◆ RECORDS TO USE:
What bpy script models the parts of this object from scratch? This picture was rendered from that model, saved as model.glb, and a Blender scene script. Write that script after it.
* * *
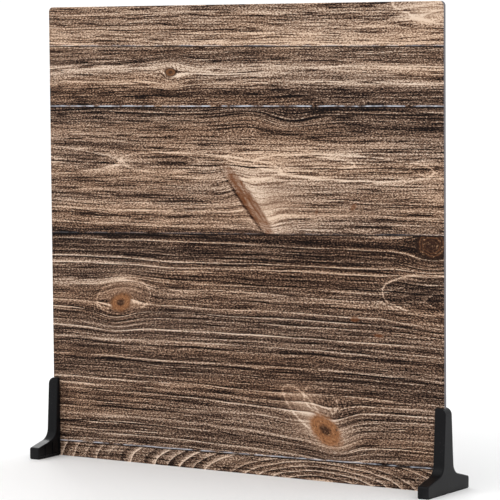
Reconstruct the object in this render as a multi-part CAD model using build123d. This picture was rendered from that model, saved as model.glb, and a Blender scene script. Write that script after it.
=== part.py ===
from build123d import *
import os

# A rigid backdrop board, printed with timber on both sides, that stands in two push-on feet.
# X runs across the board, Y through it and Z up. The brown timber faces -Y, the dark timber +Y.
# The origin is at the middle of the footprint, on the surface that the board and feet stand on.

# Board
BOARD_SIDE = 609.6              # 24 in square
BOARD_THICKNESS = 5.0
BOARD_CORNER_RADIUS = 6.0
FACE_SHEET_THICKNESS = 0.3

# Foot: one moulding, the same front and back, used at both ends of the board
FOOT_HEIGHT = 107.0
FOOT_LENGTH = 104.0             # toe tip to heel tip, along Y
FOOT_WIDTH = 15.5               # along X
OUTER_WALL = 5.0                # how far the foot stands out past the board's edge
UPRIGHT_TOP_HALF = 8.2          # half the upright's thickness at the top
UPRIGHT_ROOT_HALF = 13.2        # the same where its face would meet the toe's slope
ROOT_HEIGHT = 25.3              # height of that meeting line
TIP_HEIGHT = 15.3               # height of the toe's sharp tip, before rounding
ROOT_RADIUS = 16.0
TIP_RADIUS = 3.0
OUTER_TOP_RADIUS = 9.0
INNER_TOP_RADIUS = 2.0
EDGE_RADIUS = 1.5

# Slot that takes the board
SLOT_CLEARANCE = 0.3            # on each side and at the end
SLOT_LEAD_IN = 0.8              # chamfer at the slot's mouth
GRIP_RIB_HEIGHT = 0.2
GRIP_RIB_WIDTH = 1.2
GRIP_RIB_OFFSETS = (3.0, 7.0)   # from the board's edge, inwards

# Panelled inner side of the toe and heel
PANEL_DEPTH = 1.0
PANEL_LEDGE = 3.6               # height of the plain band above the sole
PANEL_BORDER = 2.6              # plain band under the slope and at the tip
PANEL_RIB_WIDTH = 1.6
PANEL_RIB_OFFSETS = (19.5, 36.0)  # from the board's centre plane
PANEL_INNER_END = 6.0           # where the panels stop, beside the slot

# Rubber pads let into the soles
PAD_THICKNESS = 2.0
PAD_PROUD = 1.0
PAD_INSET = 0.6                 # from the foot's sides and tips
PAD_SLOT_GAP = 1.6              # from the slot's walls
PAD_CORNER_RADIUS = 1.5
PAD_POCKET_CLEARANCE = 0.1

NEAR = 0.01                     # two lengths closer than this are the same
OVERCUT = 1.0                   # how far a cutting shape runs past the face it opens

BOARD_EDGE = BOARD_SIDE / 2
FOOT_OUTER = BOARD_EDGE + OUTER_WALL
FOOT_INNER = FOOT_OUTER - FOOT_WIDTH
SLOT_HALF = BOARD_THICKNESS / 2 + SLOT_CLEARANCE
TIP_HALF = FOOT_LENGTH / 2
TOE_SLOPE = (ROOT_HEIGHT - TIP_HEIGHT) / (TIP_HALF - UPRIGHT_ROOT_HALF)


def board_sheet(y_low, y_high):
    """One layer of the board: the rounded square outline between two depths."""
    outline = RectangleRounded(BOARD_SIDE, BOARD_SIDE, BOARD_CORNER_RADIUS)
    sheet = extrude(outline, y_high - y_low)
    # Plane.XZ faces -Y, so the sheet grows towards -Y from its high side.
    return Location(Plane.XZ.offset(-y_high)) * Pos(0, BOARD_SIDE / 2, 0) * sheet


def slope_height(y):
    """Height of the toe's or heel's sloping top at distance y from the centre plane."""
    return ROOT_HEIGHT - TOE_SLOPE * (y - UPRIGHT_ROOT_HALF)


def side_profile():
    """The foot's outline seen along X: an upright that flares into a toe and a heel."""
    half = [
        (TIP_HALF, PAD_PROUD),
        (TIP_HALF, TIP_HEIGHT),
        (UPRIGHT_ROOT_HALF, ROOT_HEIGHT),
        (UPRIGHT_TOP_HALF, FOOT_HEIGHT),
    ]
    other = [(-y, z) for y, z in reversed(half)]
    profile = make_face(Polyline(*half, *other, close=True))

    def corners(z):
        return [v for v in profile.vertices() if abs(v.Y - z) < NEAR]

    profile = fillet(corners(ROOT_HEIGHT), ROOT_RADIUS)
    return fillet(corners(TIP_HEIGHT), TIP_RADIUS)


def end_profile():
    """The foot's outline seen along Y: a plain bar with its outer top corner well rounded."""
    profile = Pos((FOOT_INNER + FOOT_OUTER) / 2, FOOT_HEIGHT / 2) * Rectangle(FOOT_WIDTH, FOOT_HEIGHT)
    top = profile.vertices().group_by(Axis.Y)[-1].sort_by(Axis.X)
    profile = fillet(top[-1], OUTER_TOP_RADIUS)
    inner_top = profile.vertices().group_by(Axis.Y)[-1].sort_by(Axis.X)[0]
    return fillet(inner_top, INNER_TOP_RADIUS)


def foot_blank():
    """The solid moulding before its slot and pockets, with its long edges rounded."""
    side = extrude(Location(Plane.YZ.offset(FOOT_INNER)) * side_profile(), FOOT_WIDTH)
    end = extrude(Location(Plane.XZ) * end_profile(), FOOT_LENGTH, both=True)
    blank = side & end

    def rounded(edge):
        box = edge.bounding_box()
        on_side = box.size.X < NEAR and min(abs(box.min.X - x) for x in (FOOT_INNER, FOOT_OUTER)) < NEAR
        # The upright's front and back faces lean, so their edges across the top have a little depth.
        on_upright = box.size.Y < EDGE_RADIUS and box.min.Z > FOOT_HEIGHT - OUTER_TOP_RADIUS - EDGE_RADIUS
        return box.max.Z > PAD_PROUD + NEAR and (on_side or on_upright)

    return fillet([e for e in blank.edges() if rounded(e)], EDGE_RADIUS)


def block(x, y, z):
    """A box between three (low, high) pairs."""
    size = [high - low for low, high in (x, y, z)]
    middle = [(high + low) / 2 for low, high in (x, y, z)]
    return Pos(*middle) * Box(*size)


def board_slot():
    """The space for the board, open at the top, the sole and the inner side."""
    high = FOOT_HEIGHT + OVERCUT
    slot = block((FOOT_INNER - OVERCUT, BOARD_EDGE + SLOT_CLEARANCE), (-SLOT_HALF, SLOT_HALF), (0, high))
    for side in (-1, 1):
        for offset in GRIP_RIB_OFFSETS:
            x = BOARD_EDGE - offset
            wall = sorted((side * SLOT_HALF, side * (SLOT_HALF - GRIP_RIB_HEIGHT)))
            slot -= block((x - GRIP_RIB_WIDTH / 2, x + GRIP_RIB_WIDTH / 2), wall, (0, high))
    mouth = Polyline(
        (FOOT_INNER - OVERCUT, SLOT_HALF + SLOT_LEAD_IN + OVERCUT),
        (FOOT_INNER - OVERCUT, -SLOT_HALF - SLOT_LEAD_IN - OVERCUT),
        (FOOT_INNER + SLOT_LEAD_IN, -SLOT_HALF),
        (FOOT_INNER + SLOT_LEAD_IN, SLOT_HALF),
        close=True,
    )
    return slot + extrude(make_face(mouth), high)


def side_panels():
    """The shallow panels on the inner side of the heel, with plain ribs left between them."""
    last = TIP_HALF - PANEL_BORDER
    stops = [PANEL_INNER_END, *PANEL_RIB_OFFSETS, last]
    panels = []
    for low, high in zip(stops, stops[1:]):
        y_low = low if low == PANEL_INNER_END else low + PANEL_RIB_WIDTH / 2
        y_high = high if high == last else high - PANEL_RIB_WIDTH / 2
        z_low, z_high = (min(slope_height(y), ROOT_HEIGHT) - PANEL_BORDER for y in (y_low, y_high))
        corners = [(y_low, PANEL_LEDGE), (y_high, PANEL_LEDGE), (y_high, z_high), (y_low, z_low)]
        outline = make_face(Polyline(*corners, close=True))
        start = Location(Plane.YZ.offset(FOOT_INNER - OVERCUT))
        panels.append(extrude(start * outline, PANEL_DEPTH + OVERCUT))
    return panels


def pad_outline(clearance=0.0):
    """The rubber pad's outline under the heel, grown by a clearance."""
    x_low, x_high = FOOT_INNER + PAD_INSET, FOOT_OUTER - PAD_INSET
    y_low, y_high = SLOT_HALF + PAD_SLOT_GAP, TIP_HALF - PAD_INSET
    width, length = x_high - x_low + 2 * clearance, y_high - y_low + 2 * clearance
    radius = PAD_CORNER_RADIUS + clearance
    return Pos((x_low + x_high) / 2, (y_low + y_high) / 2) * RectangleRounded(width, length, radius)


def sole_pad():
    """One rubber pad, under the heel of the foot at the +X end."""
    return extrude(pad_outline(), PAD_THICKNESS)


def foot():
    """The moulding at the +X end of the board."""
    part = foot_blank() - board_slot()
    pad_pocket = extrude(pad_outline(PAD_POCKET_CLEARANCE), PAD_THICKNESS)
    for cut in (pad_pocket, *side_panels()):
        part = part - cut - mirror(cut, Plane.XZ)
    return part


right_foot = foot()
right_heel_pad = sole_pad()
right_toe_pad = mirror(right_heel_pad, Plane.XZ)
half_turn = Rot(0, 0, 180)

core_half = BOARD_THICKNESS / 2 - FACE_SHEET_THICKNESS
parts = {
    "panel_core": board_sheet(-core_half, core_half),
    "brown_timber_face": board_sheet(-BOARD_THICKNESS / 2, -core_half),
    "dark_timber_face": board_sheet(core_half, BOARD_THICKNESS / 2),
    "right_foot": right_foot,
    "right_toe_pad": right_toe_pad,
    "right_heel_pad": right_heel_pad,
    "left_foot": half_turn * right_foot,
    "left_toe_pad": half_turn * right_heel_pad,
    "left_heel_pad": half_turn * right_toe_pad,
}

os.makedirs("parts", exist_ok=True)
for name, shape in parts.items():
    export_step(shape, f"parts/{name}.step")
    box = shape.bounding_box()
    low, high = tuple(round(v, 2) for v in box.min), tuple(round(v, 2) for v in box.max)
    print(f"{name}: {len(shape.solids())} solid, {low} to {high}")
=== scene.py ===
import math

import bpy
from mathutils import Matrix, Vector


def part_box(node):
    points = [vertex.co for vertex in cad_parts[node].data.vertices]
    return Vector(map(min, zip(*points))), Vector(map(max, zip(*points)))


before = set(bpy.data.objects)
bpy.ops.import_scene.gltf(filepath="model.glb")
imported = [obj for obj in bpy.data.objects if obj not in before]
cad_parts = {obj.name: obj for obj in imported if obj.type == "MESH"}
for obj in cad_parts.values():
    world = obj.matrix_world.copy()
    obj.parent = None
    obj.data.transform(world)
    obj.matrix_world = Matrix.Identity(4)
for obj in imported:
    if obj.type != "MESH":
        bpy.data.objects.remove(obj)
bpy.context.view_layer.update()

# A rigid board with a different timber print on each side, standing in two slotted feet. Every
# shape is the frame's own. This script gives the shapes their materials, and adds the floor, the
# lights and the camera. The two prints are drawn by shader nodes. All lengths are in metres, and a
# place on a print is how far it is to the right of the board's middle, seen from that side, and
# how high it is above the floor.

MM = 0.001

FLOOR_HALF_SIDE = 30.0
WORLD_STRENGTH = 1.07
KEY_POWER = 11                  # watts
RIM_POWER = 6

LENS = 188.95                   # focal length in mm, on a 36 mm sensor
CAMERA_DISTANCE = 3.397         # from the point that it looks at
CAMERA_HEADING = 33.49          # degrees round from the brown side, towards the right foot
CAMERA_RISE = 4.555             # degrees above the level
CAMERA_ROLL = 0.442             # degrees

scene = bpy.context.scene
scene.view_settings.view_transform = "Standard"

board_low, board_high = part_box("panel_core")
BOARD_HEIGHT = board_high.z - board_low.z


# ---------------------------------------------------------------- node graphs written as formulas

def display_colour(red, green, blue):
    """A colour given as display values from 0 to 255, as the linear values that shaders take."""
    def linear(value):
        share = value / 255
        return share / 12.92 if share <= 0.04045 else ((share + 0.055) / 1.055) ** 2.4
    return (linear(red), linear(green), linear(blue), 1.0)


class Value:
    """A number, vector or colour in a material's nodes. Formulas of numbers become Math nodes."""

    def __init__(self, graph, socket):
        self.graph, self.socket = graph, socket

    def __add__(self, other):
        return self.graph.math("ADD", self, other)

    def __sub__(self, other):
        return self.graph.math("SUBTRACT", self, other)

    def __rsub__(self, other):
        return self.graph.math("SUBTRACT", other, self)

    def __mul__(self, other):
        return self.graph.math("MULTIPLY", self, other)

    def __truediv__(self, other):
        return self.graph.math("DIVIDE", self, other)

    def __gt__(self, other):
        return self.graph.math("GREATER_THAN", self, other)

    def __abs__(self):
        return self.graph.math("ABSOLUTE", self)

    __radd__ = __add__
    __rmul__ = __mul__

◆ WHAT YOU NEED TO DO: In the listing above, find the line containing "right_foot = foot()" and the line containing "bpy.data.objects.remove(obj)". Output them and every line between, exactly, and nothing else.

◆ EXERCISE RESPONSE:
right_foot = foot()
right_heel_pad = sole_pad()
right_toe_pad = mirror(right_heel_pad, Plane.XZ)
half_turn = Rot(0, 0, 180)

core_half = BOARD_THICKNESS / 2 - FACE_SHEET_THICKNESS
parts = {
    "panel_core": board_sheet(-core_half, core_half),
    "brown_timber_face": board_sheet(-BOARD_THICKNESS / 2, -core_half),
    "dark_timber_face": board_sheet(core_half, BOARD_THICKNESS / 2),
    "right_foot": right_foot,
    "right_toe_pad": right_toe_pad,
    "right_heel_pad": right_heel_pad,
    "left_foot": half_turn * right_foot,
    "left_toe_pad": half_turn * right_heel_pad,
    "left_heel_pad": half_turn * right_toe_pad,
}

os.makedirs("parts", exist_ok=True)
for name, shape in parts.items():
    export_step(shape, f"parts/{name}.step")
    box = shape.bounding_box()
    low, high = tuple(round(v, 2) for v in box.min), tuple(round(v, 2) for v in box.max)
    print(f"{name}: {len(shape.solids())} solid, {low} to {high}")
=== scene.py ===
import math

import bpy
from mathutils import Matrix, Vector


def part_box(node):
    points = [vertex.co for vertex in cad_parts[node].data.vertices]
    return Vector(map(min, zip(*points))), Vector(map(max, zip(*points)))


before = set(bpy.data.objects)
bpy.ops.import_scene.gltf(filepath="model.glb")
imported = [obj for obj in bpy.data.objects if obj not in before]
cad_parts = {obj.name: obj for obj in imported if obj.type == "MESH"}
for obj in cad_parts.values():
    world = obj.matrix_world.copy()
    obj.parent = None
    obj.data.transform(world)
    obj.matrix_world = Matrix.Identity(4)
for obj in imported:
    if obj.type != "MESH":
        bpy.data.objects.remove(obj)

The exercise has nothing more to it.